In 1940, after the Red Army accepted for service the 61-K 37 mm anti-aircraft gun, the VVS leadership decided to equip some fighters and a part of the upcoming production series of the Ilyushin Il-2 ground attack aircraft with a 37 mm autocannon capable of firing the same shell. Shpitalniy designed a gun that was gas operated and magazine fed, which however used a less powerful cartridge than the 61-K gun.
By early 1941, a prototype Sh-37 was flight tested on a LaGG-3 fighter. As installed in the LaGG-3, the gun together with its magazine weighed 208.4 kg. In this test it achieved a rate of fire of 184 rounds per minute.
At the end of June 1941, it was decided that within 45 days 40 more Sh-37 were to be produced for military trials. These were manufactured as planned by factory 74. In 1942, the same factory produced a further 196 Sh-37 guns.

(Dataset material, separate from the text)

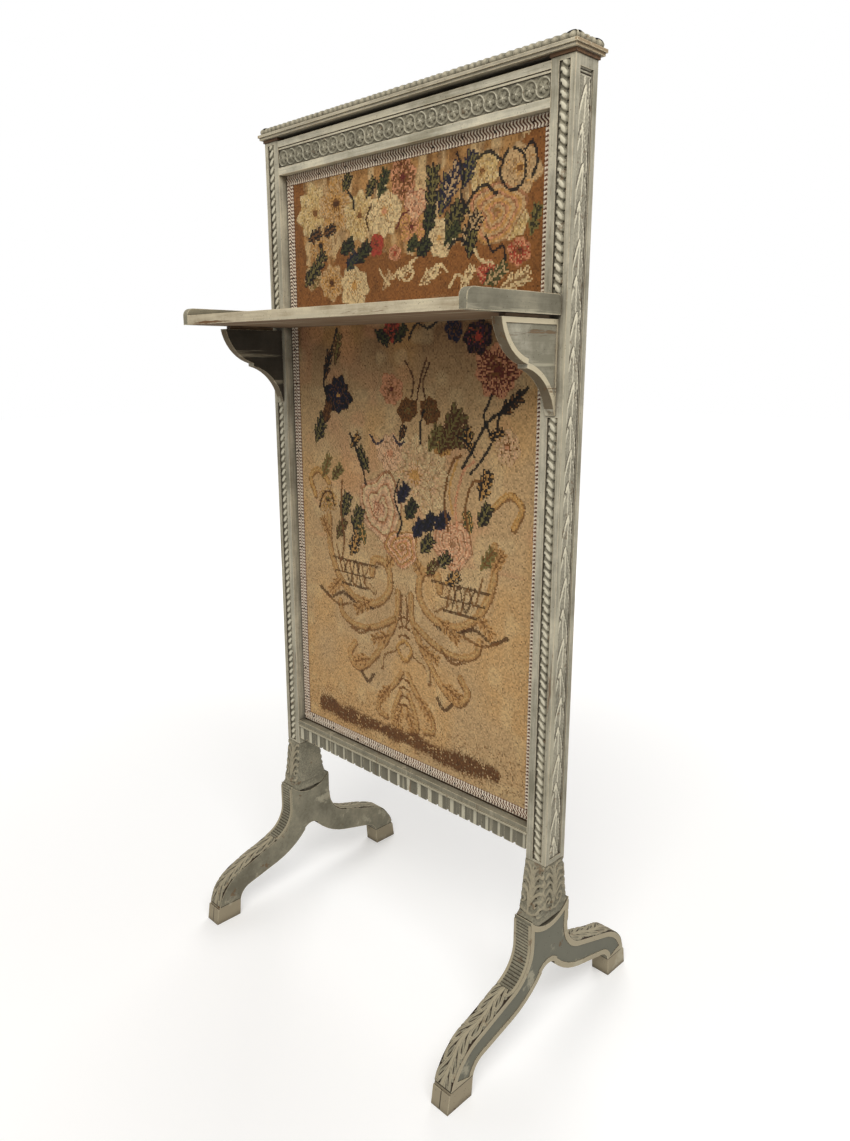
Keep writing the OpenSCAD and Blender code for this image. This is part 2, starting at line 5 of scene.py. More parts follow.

The first LaGG-3 aircraft equipped with the Sh-37 gun were delivered to the 42nd IAP in the beginning of 1942. In August 1942, a small series of 22 Yak-7-37, equipped with the same gun, passed military trials with the same 42nd IAP, 1 square metre (11 sq ft). The MPSh-37 was supplied with 20 rounds of ammunition in this aircraft. The Yak-7-37 was additionally armed with two UBS 12.7 mm machine guns, with 450 rounds total ammunition. The weight of fire of the Yak-7-37 was 4.15 kg/s (9.15 lb/s). The length of the Sh-37 gun necessitated moving the cockpit some 40 cm rearwards, and the weight of the Yak-7-37 increased by some 200 kg compared to its proximate predecessor, the Yak-7B.led by Boris Shinkarenko. The Sh-37 was powerful enough to down an enemy fighter with a single hit. Its shell could punch a hole with an area of over
By mid-1941 an Il-2 exemplar was experimentally fitted with a pair of Sh-37 cannons in underwing pods. By September 15, this aircraft had passed ground and air firing test at the factory, and was presented for state trials, which were conducted between September 23 and October 12, 1941. kg. The rate of fire measured in this latter installation was 169 rpm; muzzle velocity was 894 m/s. The underwing position of the 37mm gun pods in the Il-2 had the unpleasant effect that when the guns were fired in a dive, their recoil caused the aircraft to pitch down even further, thus reducing salvo accuracy. The flight characteristics of the Il-2 armed with the Sh-37 guns were substantially worse than for the regular versions fitted with 20 or 23 mm guns. It was slower and more difficult to handle. Its top airspeed was only 372 km/h (231 mph) at sea level and 409 km/h (254 mph) at 2,500 m (8,200 ft). Its rate of climb also deteriorated and the length of its take-off run had increased.Each Sh-37 gun on this Il-2 was provisioned with 40 rounds of ammunition. The large ammunition magazine did not fit in the wings, and mandated a conformal gun pod mount of a rather bulky design. As fitted to the wing of the Il-2, the weight of the Sh-37 with the assembly and magazine was 302.5
Nevertheless, between December 1942 and January 1943, a limited production run of nine Il-2s armed with Sh-37 guns was delivered to the 688th Attack Air Regiment (ShAP) of the 228th Attack Air Division (16th Air Army) for military trials. These aircraft took part in the combat around Stalingrad that winter. The Sh-37 gun proved somewhat effective against the German tanks of the day. It could pierce the armor of light tanks without problem and at favorable angles it was effective against German medium tanks as well. However, effective use of the gun required a high degree of skill from the pilots. Besides the diving issue, poor firing synchronization between the guns (as installed in these aircraft) caused them to also veer laterally off-course when the Sh-37 guns were fired. Consequently, bursts of only two or three rounds were practical. To compound the problems, the Sh-37 guns were also rather unreliable, with frequent jamming occurring. Even though the Sh-37s were installed in pairs, this actually decreased the overall reliability of the aircraft as a weapon system, because the jamming of a single gun meant that the Il-2 could not fire safely any longer, due to the strong, asymmetric recoil from a single gun having a very strong destabilizing effect on the aircraft. After these experiences, the Il-2 with Sh-37 guns was not ordered in mass production.